Charts gives ArcView the capability to show tabular information graphically in forms other than a map. ArcView can produce six types of charts: area, bar, column, line, pie, and xy scatter.



Layouts

Layouts are the mechanism by which the visual components of an ArcView project are arranged on a 'page' for presentation on screen or in preparation for printing or exporting. Views and their legends, charts, tables, scale bars, north arrows, title and explanatory text are all possible components of an ArcView layout.


Scripts

Scripts provide a way to customize the standard ArcView environment or to automatically carry out functions one might otherwise do manually through built-in ArcView functions. They provide a way to build a simplified user environment into a project file. Scripts can be assigned to (and run from) the menu bar, to icons on the button or tool bars, or the project window. The properties of a project can be set to run specific scripts when the project starts up or shuts down.

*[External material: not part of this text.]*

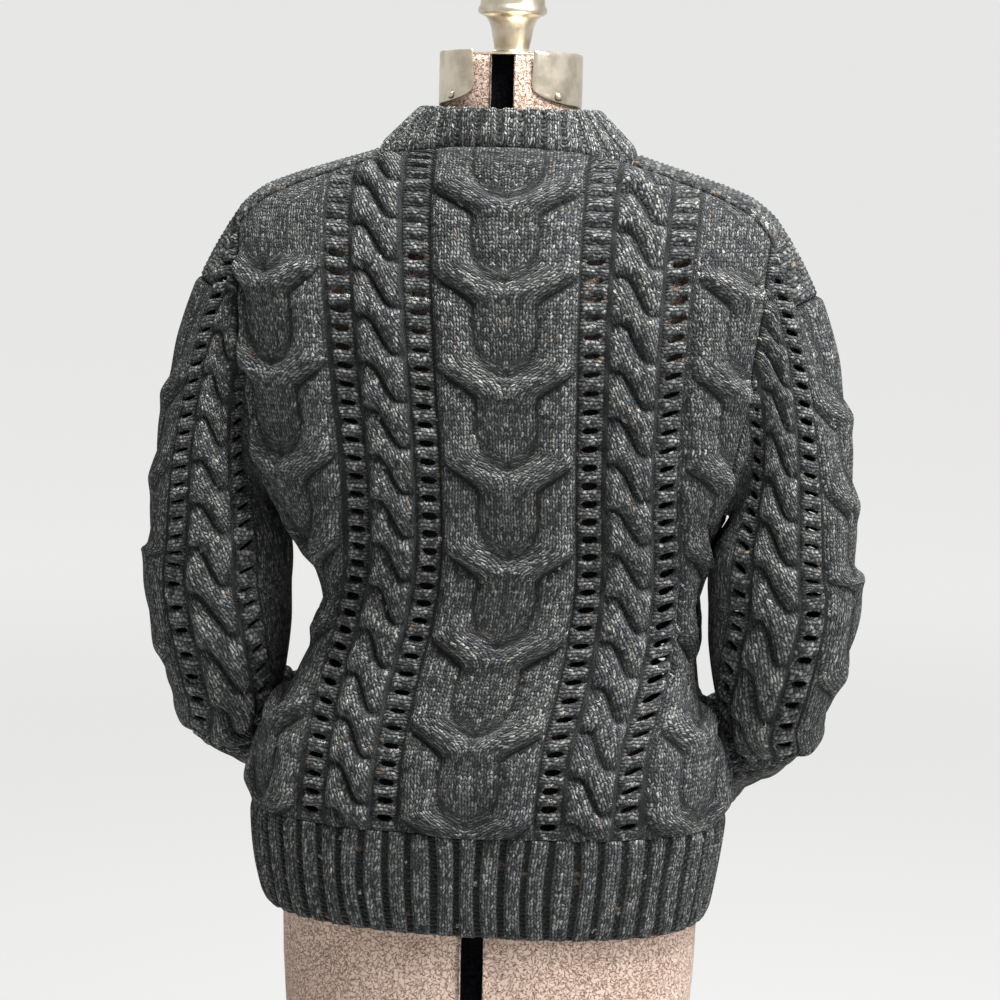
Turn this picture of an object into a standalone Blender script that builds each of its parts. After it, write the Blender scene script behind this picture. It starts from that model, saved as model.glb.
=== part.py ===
"""Cable knit pullover worn by a limbless dress form on a pole stand.

The garment's back faces -Y and its front +Y; the wearer's right sleeve is at +X.
All working sizes are millimetres; they become metres where a mesh is made.

Each knitted piece is a wall: a plain inner surface worked out from rings of
the body or of the arm, and an outer surface that carries ribs, rope cables and
horseshoe cables.  The ladder lace between the cables is cut right through.
"""

import bpy
import bmesh
import numpy as np
from math import pi, sin, cos, radians

MM = 0.001

# ---- garment sizes ----------------------------------------------------------
HEM_Z = 765.0            # lower edge of the hem rib
RIB_TOP_Z = 845.0        # where the 80 mm hem rib meets the cabled panels
UNDERARM_Z = 1080.0
CROWN_START_Z = 1180.0   # above this height the panels lean in to the shoulder
NECK_HALF_WIDTH = 97.0   # neck seam corner, on the shoulder line
BACK_NECK_Z = 1358.0
FRONT_NECK_Z = 1284.0
STRAP_HALF_WIDTH = 28.0  # saddle strap on top of the shoulder
SEAM_GAP = 0.3
WALL = 2.6               # plain knitted wall, without its cables
LACE_WALL = 2.2
INNER_SLACK = 1.8        # extra thickness of a sleeve's wall away from its seams
SECTION_POWER = 2.5      # 2 is an ellipse, more is boxier

# ---- stitch layout, distances from a panel's middle line --------------------
REPEAT = 69.0            # height of one horseshoe, two rope turns, five ladder gaps
FIRST_BEND = 3.0         # lowest horseshoe bend above the rib
HORSESHOE_HALF = 51.0
LACE_PITCH = REPEAT / 5
LACE_GAP = 4.6           # height of a ladder gap
LACE_HALF_WIDTH = 5.0
INNER_LACE = 62.0
OUTER_LACE = 120.0
ROPE_MIDDLE = 91.0
ROPE_HALF = 18.0
LAYOUT_END = OUTER_LACE + LACE_HALF_WIDTH
SIDE_HORSESHOE = 181.0
PANEL_EDGE = 250.0       # side seam in the same coordinate
SLEEVE_EDGE = 178.0      # underarm seam in the same coordinate

CABLE_RISE = 4.2
ROPE_RISE = 4.4
RIB_RISE = 2.6

# ---- form and stand sizes ---------------------------------------------------
FORM_CLEARANCE = 0.8
NECK_RADIUS = 53.0
NECK_TOP_Z = 1427.0
FORM_BOTTOM_Z = 600.0
POLE_RADIUS = 14.0
BASE_RADIUS = 190.0
BASE_HEIGHT = 22.0


def named_table(names, *rows):
    """Return a dictionary of columns from rows written in one order."""
    values = np.array(rows, float)
    return {name: values[:, i] for i, name in enumerate(names.split())}


TORSO = named_table(
    "height half_width shift back front",
    (765, 170.5, -3, 107, 111),
    (790, 176, -4, 111, 117),
    (845, 182, -3, 116, 128),
    (885, 181, -2, 118, 132),
    (910, 172, -1, 114, 128),
    (940, 155, 1, 104, 120),
    (970, 144, 6, 96, 113),
    (1000, 142, 9, 94, 111),
    (1020, 144, 10, 94, 113),
    (1045, 152, 8, 96, 118),
    (1065, 162, 4, 99, 123),
    (1080, 170, 2, 101, 126),
    (1104, 187, 0, 104, 129),
    (1168, 202, 0, 107, 131),
    (1230, 210, 0, 108, 127),
    (1290, 219, 0, 108, 118),
    (1400, 222, 0, 108, 104),
)

# Half width of the cut panel from the underarm to the strap.
ARMHOLE = named_table(
    "height edge",
    (1080, 170),
    (1092, 173),
    (1104, 177),
    (1168, 189),
    (1229, 196),
    (1300, 203),
)

# The middle line of the knitting wanders as the garment hangs.
DRIFT = named_table(
    "height sideways spread",
    (765, -6, 1.00),
    (870, -5, 1.00),
    (910, -2, 1.00),
    (950, 5, 1.02),
    (1005, 15, 0.99),
    (1040, 19, 0.97),
    (1100, 19, 0.96),
    (1175, 16, 1.00),
    (1330, 9, 1.10),
    (1400, 8, 1.12),
)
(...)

The scripting language for ArcView, Avenue, is an object based language. The ArcView interface itself is built from Avenue scripts. All of these system scripts are available for the user to look at as examples of Avenue programming and to modify into their own specialized scripts if desired. Before you write a complex Avenue script from scratch, you might want to look at documented user contributed scripts available for download from ESRI.